Frankie was making batches of cookies to bring to the school activities meeting. The recipe called for 1$$\frac{3}{4}$$ cups of flour per batch. He had 5$$\frac{1}{4}$$ cups of flour left in a bag. How many batches of cookies can Frankie bake?
Number of batches of cookies can Frankie bake = 3.

Explanation:
Number of cups of flour per batch recipe called for = 1$$\frac{3}{4}$$
Number of cups of flour left in a bag = 5$$\frac{1}{4}$$
Number of batches of cookies can Frankie bake = Number of cups of flour left in a bag ÷ Number of cups of flour per batch recipe called for
= 5$$\frac{1}{4}$$ ÷ 1$$\frac{3}{4}$$
= {[(5 × 4) + 1] ÷ 4} ÷ {[(1 × 4) + 3] ÷ 4}
= [(20 + 1) ÷ 4] ÷ [(4 + 3) ÷ 4]
= (21 ÷ 4) ÷ (7 ÷ 4)
= $$\frac{21}{4}$$ × $$\frac{4}{7}$$
= $$\frac{3}{4}$$ × $$\frac{4}{1}$$
= $$\frac{3}{1}$$ × $$\frac{1}{1}$$
= $$\frac{3}{1}$$ or 3.

Question 10.
Jonas was making balloon decorations for the school dance. Each balloon needs 3$$\frac{2}{3}$$ feet of ribbon to tie it down to the refreshment table. He has 51$$\frac{1}{3}$$ feet of ribbon.
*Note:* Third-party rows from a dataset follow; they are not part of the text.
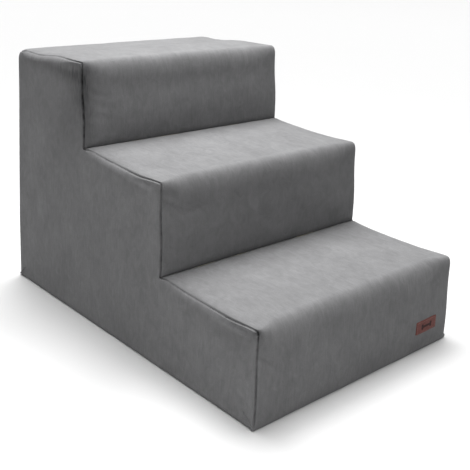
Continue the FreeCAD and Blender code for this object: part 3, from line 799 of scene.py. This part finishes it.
columns = np.arange(DOTS_IN - HALF_WIDTH, HALF_WIDTH - DOTS_IN + MM, DOT_PITCH)
lines = np.arange(RISER_Y[0] + DOTS_IN, BACK_Y - DOTS_IN + MM, DOT_PITCH)
dot_x, dot_y = np.meshgrid(columns, lines)
dot_x = dot_x + (np.arange(len(lines)) % 2)[:, None] * DOT_PITCH / 2
centres = stacked(dot_x, dot_y, DOT_HIGH).reshape(-1, 3)
centres = centres[centres[:, 0] < HALF_WIDTH - DOTS_IN + 2 * MM]
dome = np.concatenate([
    np.column_stack([circle(DOT_SIDES) * DOT_WIDE / 2 * wide, np.full(DOT_SIDES, high)])
    for wide, high in ((0.45, -DOT_HIGH), (0.8, -0.5 * MM), (1.0, 0.1 * MM))
])
upright = np.tile(np.eye(3), (len(centres), 1, 1))
base_dots = copies("base_dots", dome, closed_rings(3, DOT_SIDES), centres, upright)
print(len(centres), "dots under a base cloth of", sheet.shape[:2])

# %% [markdown]
# ## The foam
# Three slabs of polyurethane foam, cut and glued one on the other, fill the cover. Nothing of
# them shows, but they are what gives it its shape: a wide round along each nose, a smaller one
# along the sides of the treads, and sharper cuts at the upright edges.

# %% Helpers for the foam
FOAM_IN = 4.5 * MM
FOAM_NOSE, FOAM_SIDE, FOAM_CUT = 26 * MM, 20 * MM, 6 * MM


def box_points(low, high, spacing):
    """Points and quads of a box's surface, welded at its edges."""
    lines = [a + (b - a) * bunched(max(8, int((b - a) / spacing))) for a, b in zip(low, high)]
    points, faces, start = [], [], 0
    for axis in range(3):
        a, b = (axis + 1) % 3, (axis + 2) % 3
        quads = grid_faces(len(lines[b]), len(lines[a]))
        for at, way in ((low[axis], -1), (high[axis], 1)):
            face = np.zeros((len(lines[b]), len(lines[a]), 3))
            face[..., a], face[..., b], face[..., axis] = lines[a][None, :], lines[b][:, None], at
            faces.append(quads[:, ::way] + start)
            points.append(face.reshape(-1, 3))
            start += len(points[-1])
    points = np.concatenate(points)
    keys = np.round(points / (0.05 * MM)).astype(np.int64)
    _, keep, number = np.unique(keys, axis=0, return_index=True, return_inverse=True)
    return points[keep], number.reshape(-1)[np.concatenate(faces)]


def round_edge(points, axes, corner, inwards, radius):
    """Rounds one edge: points beyond the arc's centre come in to the arc. corner is the edge's
    place on the two axes, and inwards the signs of the way in from it."""
    centre = np.array(corner) + np.array(inwards) * radius
    off = points[:, axes] - centre
    length = np.hypot(off[:, 0], off[:, 1])
    outside = (off * inwards < 0).all(1) & (length > radius)
    scale = np.where(outside, radius / np.maximum(length, 1e-9), 1)
    points[:, axes] = np.where(outside[:, None], centre + off * scale[:, None], points[:, axes])


# %% Make the foam slabs
foam = {}
for name in STEP_NAMES:
    low, high = (np.array(corner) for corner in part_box(f"foam_slab_{name}"))
    low += (FOAM_IN, FOAM_IN, 0)
    high -= (FOAM_IN, FOAM_IN, FOAM_IN if name == "upper" else 0)
    points, faces = box_points(low, high, 9 * MM)
    for sign, side in ((1, high[0]), (-1, low[0])):
        round_edge(points, [0, 2], (side, high[2]), (-sign, -1), FOAM_SIDE)
        round_edge(points, [0, 1], (side, low[1]), (-sign, 1), FOAM_CUT)
        round_edge(points, [0, 1], (side, high[1]), (-sign, -1), FOAM_CUT)
    round_edge(points, [1, 2], (low[1], high[2]), (1, -1), FOAM_NOSE)
    foam[name] = mesh_piece(f"foam_{name}", settle(points), faces)
    print(foam[name].name, len(points), "points")

# %% [markdown]
# ## The zip
# A coil zip is two nylon spirals sewn to two woven tapes. Each spiral is one thread of nylon
# wound flat, and the loops of one side lie between the loops of the other. The spirals are real
# helices here, because the loops are what makes a coil zip look like one. The slider, its pull
# and the metal stops are the CAD model's own parts.

# %% Make the zip's tapes
zip_tapes = {}
for part in ("upper", "lower"):
    low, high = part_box(f"zip_tape_{part}")
    x = np.linspace(-1, 1, 241)[None, :] * (HALF_WIDTH + 1.5 * MM)
    z = low.z + (high.z - low.z) * np.linspace(0, 1, 9)[:, None]
    y = high.y - 0.1 * MM + 0.06 * MM * ripple(x, (0.017, 0.029), 71)
    zip_tapes[part] = cloth_piece(f"tape_{part}", stacked(x, y, z), 0.5 * MM, turned=True)

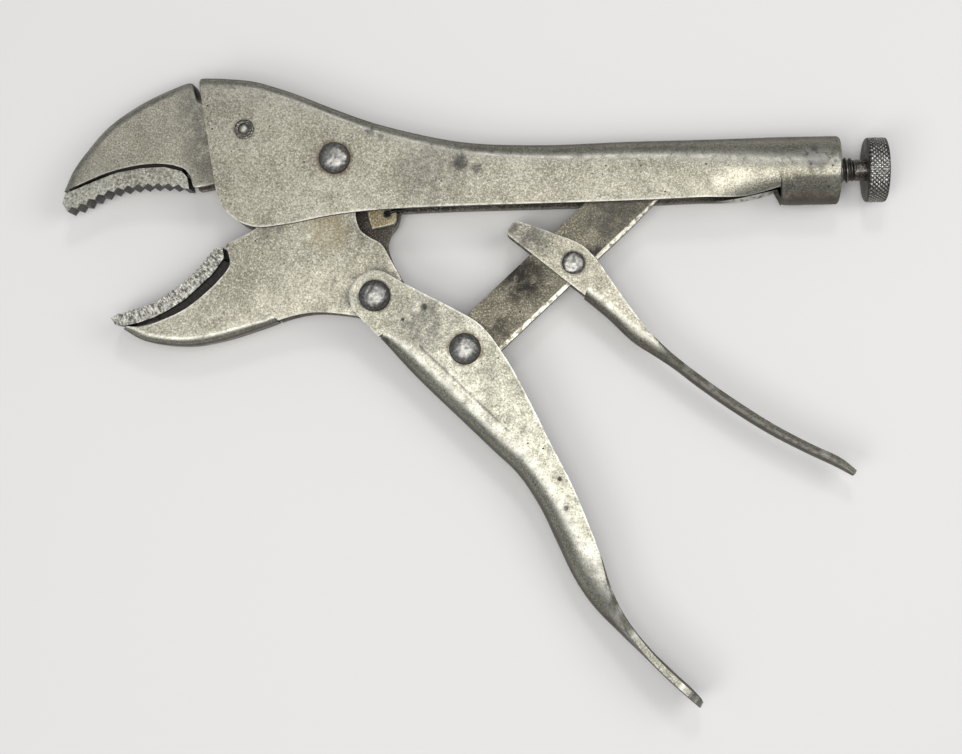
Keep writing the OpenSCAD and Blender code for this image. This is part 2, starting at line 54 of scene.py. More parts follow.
# Driving dimensions, in millimetres
MID_Z = centre("jaw_pivot_sleeve").z
JAW_PIVOT = centre("jaw_pivot_rivet")
HANDLE_PIVOT = centre("handle_pivot_rivet")
LINK_PIVOT = centre("link_rivet")
LEVER_PIVOT = centre("release_lever_rivet")
SMALL_PIVOT = centre("upper_jaw_rivet")
LINK_END_R = 6.9
LINK_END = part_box("toggle_link")[1] / MM - Vector((LINK_END_R, LINK_END_R, 0))
LINK_HALF = 7.7
HANDLE_HALF = 7.7
HANDLE_SHEET = 2.0
UPPER_JAW_HALF = 5.6
LOWER_JAW_HALF = 5.3
JAW_SHEET = 1.8
INSERT_HALF = 5.3
LEVER_HALF = 4.3
LEVER_SHEET = 1.4
COLLAR_R = 10.5
EYE_R = 7.8
JAW_EYE_R = 7.3
JAW_LOBE_R = 8.2
EDGE_ROUNDING = 0.4
RIM = 0.7
ROUND_SHARE = 0.97
# Painted highlight: a bright line along the start of each bend, held in the same attribute as edge wear
CREST_HIGHLIGHT = [0.15, 0.55, 0.40, 0.10]
PLATE_WEAR = 0.5
LARGE_HEAD_R = 4.85
LARGE_SHANK_R = 2.98
SMALL_SHANK_R = 1.88
LEVER_HEAD_R = 3.4
LEVER_HEAD_HEIGHT = 0.9
LEVER_SHANK_R = 2.18
POINT_R = 0.001
SCREW_TILT = math.radians(1)
SCREW_ORIGIN = Vector((146, -2.75, MID_Z))
SCREW_WAY = Vector((math.cos(SCREW_TILT), math.sin(SCREW_TILT), 0))
SEAM = 0.9995
KNOB_START = 16.9
KNOB_LENGTH = 6.6
KNOB_R = 10.0
TAB_HOLE = Vector((15.4, -16, MID_Z))
TAB_HOLE_R = 1.1
TAB_HALF = 0.9
ANCHOR = Vector((72.4, -0.9, MID_Z))
BITE_CENTRE = (-77.6, -1.3)
BITE_R = 47.6

# View, in millimetres: the frame's middle, the plane in which its width holds, and the camera
VIEW_MIDDLE = (44.6, -66.7)
VIEW_PLANE = MID_Z + 6
VIEW_WIDTH = 294.4
VIEW_DISTANCE = 560
VIEW_SHIFT = 0.08

# How a folded section is divided
WALL_COLUMNS = 8
BEND_COLUMNS = 8
BACK_COLUMNS = 3
STATION_STEPS = 5
CURVE_STEPS = 4
FULL_BEND = 90


# ---------------------------------------------------------------- materials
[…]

How many balloons can he secure to the table?
Number of balloons he can secure to the table = 14.

Explanation:
Number of feet of balloons each balloon needs = 3$$\frac{2}{3}$$
Number of feet of balloons he has = 51$$\frac{1}{3}$$
Number of balloons he can secure to the table = Number of feet of balloons he has ÷ Number of feet of balloons each balloon needs
= 51$$\frac{1}{3}$$ ÷ 3$$\frac{2}{3}$$
= {[(51 × 3) + 1] ÷ 3} ÷ {[(3 × 3) + 2] ÷ 3}
= [(153 + 1) ÷ 3] ÷ [(9 + 2) ÷ 3]
= (154 ÷ 3) ÷ (11 ÷ 3)
= $$\frac{154}{3}$$ × $$\frac{3}{11}$$
= $$\frac{154}{1}$$ × $$\frac{1}{11}$$
= $$\frac{14}{1}$$ × $$\frac{1}{1}$$
= 14.